It was an easier decision to make than what some expected when the Minnesota Athletics Association and the Minnesota State High School decided to cancel the state adapted floor hockey tournament on March 12.
Over 17 coaches and administrators were at the quarterly meeting, including the Robbinsdale/Hopkins/Mound Westonka PI head coach Marcus Onsum.
Onsum, who is also the president of the Minnesota Adapted Coaches Association and the vice president of the Minnesota Association for Adapted Athletics, said that the MSHSL wanted to give every opportunity to keep the state tournament in place as the COVID-19 pandemic began taking shape.
Initially, the plan was to limit spectators like what was to be done for girls and boys state basketball. But on March 12, at the meeting, the coaches and administrators and the Minnesota Association for Adapted Athletics were asked how they felt and where they should go moving forward.
They took into account the physically and cognitively impaired athletes who have underlying health conditions that need to be monitored at all times. And if further injury or an illness like COVID-19 is possible, the primary responsibility is for the coaches to provide for the “safety and the wellness” of the athletes.
“There really wasn’t anybody there sitting around that table around that board meeting that felt that we should proceed,” Onsum said. “We all felt that, hey, we have to protect the kids first and foremost. It’s not the decision that we want to make and it’s not going to be a popular decision, but it’s what needs to be done.”
Adapted softball decision
And that same thought process will be used for the adapted softball season. As of now, games are not allowed until at least April 6.
But even if things become more lax, if there is not an all-clear, the athletes’ safety will come first, Onsum said. Instead of wanting to play games because they were off for a long period of time, it will be about the best interest of all the players.
“We want to make sure our athletes are healthy and safe,” Onsum said. “Even if it means we don’t play this spring, we potentially are putting ourselves in the best position possible to keep them healthy and to be able to return to full participation come September when soccer season comes back around.”
Onsum said that mid-April is when the season could start at the latest to be able to get in enough games and potentially salvage the adapted softball state tournament. He expects school administrators and the MSHSL officials to contact him with a plan to either cancel or delay the spring season further.

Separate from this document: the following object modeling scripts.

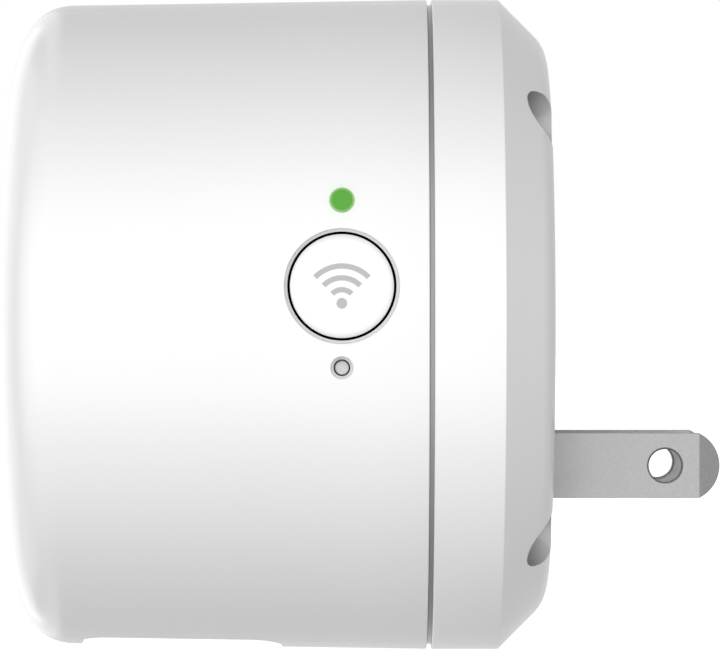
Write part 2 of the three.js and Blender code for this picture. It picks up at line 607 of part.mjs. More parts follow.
// From the front view to the part's frame: right becomes -Y, up becomes +Z, and the front becomes -X.
const toPartFrame = new THREE.Matrix4().makeBasis(
  new THREE.Vector3(0, -1, 0),
  new THREE.Vector3(0, 0, 1),
  new THREE.Vector3(-1, 0, 0),
);
extender.applyMatrix4(toPartFrame);

export default extender;
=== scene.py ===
"""The looks of the plug-in wifi range extender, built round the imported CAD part."""

import json
import math

import bmesh
import bpy
from mathutils import Matrix, Vector

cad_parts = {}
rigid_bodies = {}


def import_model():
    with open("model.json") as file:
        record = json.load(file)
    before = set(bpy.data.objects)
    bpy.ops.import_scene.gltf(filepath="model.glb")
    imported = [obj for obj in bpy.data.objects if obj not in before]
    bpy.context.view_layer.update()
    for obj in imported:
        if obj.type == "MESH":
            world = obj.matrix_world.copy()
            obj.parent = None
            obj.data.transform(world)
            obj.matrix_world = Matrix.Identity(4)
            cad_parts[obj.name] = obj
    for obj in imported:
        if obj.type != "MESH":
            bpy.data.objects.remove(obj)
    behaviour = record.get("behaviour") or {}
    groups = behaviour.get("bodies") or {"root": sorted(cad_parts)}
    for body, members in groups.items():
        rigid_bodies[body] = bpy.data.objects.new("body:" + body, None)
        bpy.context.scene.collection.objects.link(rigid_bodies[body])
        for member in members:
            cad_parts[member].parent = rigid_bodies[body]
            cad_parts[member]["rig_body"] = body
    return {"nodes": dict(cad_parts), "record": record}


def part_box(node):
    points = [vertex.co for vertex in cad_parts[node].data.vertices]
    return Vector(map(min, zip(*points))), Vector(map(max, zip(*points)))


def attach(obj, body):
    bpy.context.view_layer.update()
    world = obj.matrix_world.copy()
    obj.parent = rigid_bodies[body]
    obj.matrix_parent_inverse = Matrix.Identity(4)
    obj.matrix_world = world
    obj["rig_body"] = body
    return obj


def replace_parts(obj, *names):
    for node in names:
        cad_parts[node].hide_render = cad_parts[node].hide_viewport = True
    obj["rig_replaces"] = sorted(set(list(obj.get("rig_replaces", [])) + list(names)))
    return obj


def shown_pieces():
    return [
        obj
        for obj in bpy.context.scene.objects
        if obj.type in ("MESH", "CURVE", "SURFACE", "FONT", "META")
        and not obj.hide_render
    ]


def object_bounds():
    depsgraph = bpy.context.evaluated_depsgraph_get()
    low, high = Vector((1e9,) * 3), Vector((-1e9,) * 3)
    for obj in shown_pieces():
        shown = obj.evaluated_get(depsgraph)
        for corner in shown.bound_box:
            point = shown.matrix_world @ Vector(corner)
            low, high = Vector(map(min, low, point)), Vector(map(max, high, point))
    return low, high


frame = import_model()
cad_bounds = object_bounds()

MM = 0.001
SLOT_OF = {s["node"]: s["material_slot"] for s in frame["record"]["subparts"]}


# ---------- where the CAD parts are, in millimetres ----------
def span(node):
    low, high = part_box(node)
    return (low + high) / 2 / MM, (high - low) / MM


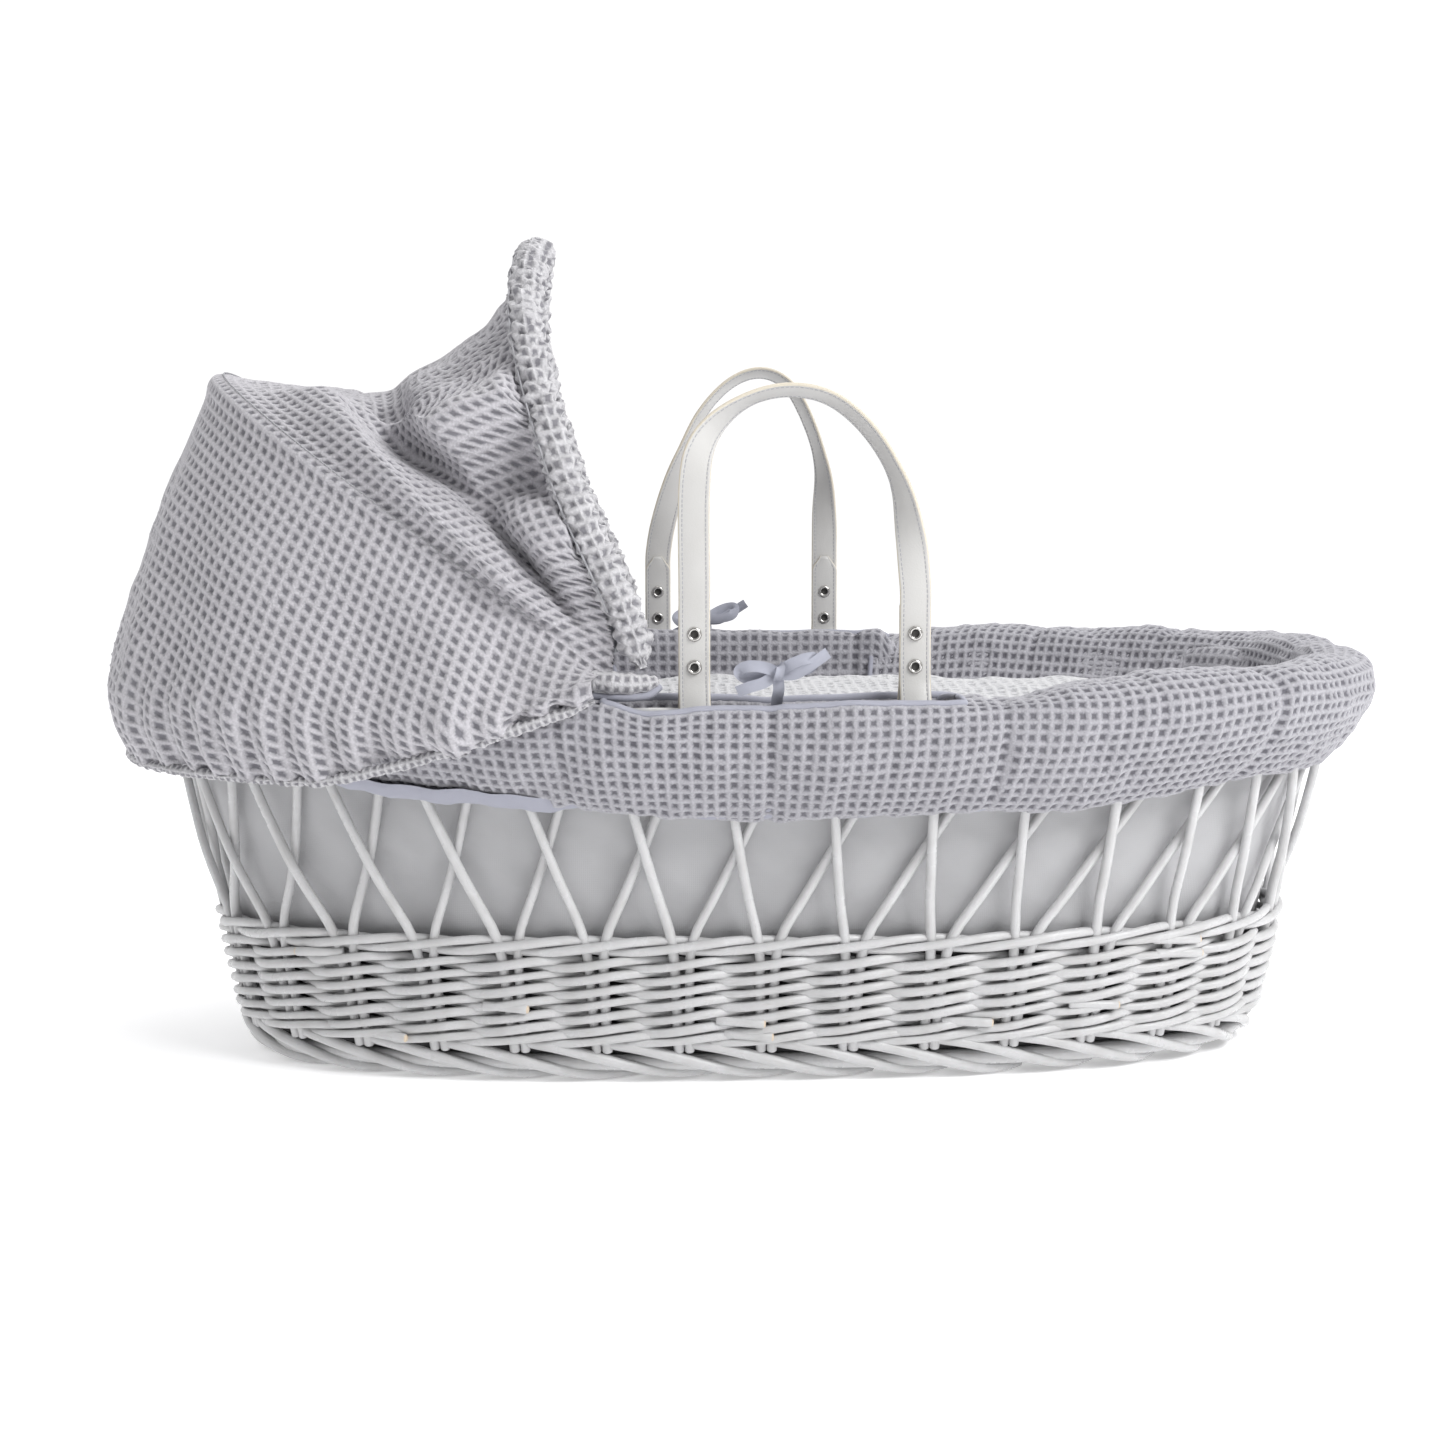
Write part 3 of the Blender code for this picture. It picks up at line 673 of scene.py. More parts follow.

Athletes’ parents in the Robins’ program are also in a wait-and-see approach at this time.
“We all hope we get a chance to get out there and play, but my kind of gut feeling says that we might be done until next fall,” Onsum said. “If any delays got pushed much beyond the middle of April, I think we would be writing the whole thing off.”
After an executive order by Gov. Tim Walz on March 25 that extended school closing until at least May 4, the MSHSL announced that spring activities were suspended until schools reopen. That means that the mid-April timeframe will not happen, and the adapted softball season is very unlikely.
Reality setting in
For Onsum, things began to set in during school meetings on March 13 and 16.
Besides being a coach, Onsum is also a teacher. So the meetings were to discuss the 10-day school cancellation and the what ifs.
The teachers were planning for what the distance learning would look like, but then things took a turn when they were told to plan for the next eight weeks.
“It kind of started to become more real – where this thing really could get out of hand in a hurry and we can find ourselves not only not having spring sports but not being able to hold classes and be in touch with our students and our colleagues and our co-workers and everything like that,” he said. “Ordinarily, administrators are more positive and saying. ‘Hey, we are going to get through this. We will be back at work next week.’ But when we are being told to start prepping for eight weeks, you know it’s gonna be a big deal.”
And that goes hand-in-hand with the thoughts about not just adapted athletes but non-adapted athletes like the basketball players that had state dreams die with the pandemic.
Onsum said it has to be a “gut-wrenching experience” to work toward something all season or for an entire high school athletic career and have it all end so abruptly.
For many seniors, a season might end with an unexpected loss but they at least were able to play and have their effort and hard work with teammates dictate the ending, Onsum added.
“To have it just kind of ripped away like this because of something none of us can control has got to be just something a lot of athletes are really having a tough time to come to terms with,” he said.